(Structured object records)
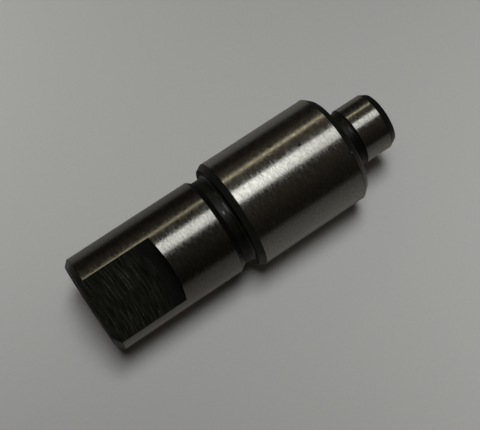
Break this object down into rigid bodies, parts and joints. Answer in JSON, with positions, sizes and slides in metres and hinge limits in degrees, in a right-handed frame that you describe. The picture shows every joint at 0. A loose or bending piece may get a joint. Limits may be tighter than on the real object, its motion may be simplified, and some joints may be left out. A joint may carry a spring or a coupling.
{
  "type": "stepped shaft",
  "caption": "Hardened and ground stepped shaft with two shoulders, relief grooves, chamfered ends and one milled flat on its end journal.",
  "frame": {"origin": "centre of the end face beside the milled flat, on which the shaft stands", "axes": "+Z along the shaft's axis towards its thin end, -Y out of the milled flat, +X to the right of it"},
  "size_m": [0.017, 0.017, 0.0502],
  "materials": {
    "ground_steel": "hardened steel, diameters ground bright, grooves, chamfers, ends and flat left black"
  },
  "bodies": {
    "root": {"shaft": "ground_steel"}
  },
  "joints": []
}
--
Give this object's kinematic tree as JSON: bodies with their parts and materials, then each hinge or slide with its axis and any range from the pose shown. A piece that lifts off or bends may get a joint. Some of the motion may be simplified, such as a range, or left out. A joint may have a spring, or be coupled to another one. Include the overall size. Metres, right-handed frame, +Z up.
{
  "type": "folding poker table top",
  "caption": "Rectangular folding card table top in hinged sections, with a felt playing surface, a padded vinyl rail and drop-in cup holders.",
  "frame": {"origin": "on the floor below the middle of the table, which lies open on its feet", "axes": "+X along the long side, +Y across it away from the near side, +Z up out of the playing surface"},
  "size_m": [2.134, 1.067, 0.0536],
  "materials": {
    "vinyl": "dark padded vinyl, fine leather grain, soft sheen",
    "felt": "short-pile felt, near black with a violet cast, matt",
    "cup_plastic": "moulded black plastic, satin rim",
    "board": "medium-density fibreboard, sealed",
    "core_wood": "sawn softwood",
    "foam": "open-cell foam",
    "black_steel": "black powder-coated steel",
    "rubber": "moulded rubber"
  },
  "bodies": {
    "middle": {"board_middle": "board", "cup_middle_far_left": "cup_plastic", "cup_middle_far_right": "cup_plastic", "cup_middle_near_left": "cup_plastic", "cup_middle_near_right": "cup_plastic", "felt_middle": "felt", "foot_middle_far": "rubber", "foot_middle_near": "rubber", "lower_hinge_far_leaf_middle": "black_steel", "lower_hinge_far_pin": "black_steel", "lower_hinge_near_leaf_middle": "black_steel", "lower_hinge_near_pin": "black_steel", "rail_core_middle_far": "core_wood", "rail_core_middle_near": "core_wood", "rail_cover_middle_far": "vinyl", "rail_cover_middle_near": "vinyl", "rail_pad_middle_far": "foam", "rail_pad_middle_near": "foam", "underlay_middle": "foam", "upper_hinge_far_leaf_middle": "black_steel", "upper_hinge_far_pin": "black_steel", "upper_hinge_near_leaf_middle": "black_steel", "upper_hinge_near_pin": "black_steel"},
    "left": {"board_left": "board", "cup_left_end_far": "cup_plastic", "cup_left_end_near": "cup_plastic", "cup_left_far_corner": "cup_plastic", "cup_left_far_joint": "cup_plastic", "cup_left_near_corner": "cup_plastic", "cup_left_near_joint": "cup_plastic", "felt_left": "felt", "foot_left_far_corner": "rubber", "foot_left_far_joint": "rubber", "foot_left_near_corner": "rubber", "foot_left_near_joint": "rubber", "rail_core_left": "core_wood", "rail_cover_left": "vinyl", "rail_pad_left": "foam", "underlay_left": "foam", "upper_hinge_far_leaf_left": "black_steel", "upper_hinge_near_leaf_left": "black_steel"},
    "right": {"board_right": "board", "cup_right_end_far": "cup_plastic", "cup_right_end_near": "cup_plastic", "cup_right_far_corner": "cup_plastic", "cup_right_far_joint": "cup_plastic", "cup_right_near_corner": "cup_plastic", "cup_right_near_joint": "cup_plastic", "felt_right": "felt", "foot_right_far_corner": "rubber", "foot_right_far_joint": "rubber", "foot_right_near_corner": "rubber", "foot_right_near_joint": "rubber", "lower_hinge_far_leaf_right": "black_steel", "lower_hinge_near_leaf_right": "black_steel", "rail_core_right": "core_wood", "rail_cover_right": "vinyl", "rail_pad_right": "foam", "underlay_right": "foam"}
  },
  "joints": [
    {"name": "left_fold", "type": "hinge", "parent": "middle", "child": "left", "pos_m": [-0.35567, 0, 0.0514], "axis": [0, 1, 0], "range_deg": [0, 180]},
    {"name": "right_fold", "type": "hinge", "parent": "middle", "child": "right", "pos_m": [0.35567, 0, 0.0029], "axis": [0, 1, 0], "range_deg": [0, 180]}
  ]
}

## [Description of the task]
List the lines of the material in which the word "frame" occurs.

## [Task response]
Break this object down into rigid bodies, parts and joints. Answer in JSON, with positions, sizes and slides in metres and hinge limits in degrees, in a right-handed frame that you describe. The picture shows every joint at 0. A loose or bending piece may get a joint. Limits may be tighter than on the real object, its motion may be simplified, and some joints may be left out. A joint may carry a spring or a coupling.
  "frame": {"origin": "centre of the end face beside the milled flat, on which the shaft stands", "axes": "+Z along the shaft's axis towards its thin end, -Y out of the milled flat, +X to the right of it"},
Give this object's kinematic tree as JSON: bodies with their parts and materials, then each hinge or slide with its axis and any range from the pose shown. A piece that lifts off or bends may get a joint. Some of the motion may be simplified, such as a range, or left out. A joint may have a spring, or be coupled to another one. Include the overall size. Metres, right-handed frame, +Z up.
  "frame": {"origin": "on the floor below the middle of the table, which lies open on its feet", "axes": "+X along the long side, +Y across it away from the near side, +Z up out of the playing surface"},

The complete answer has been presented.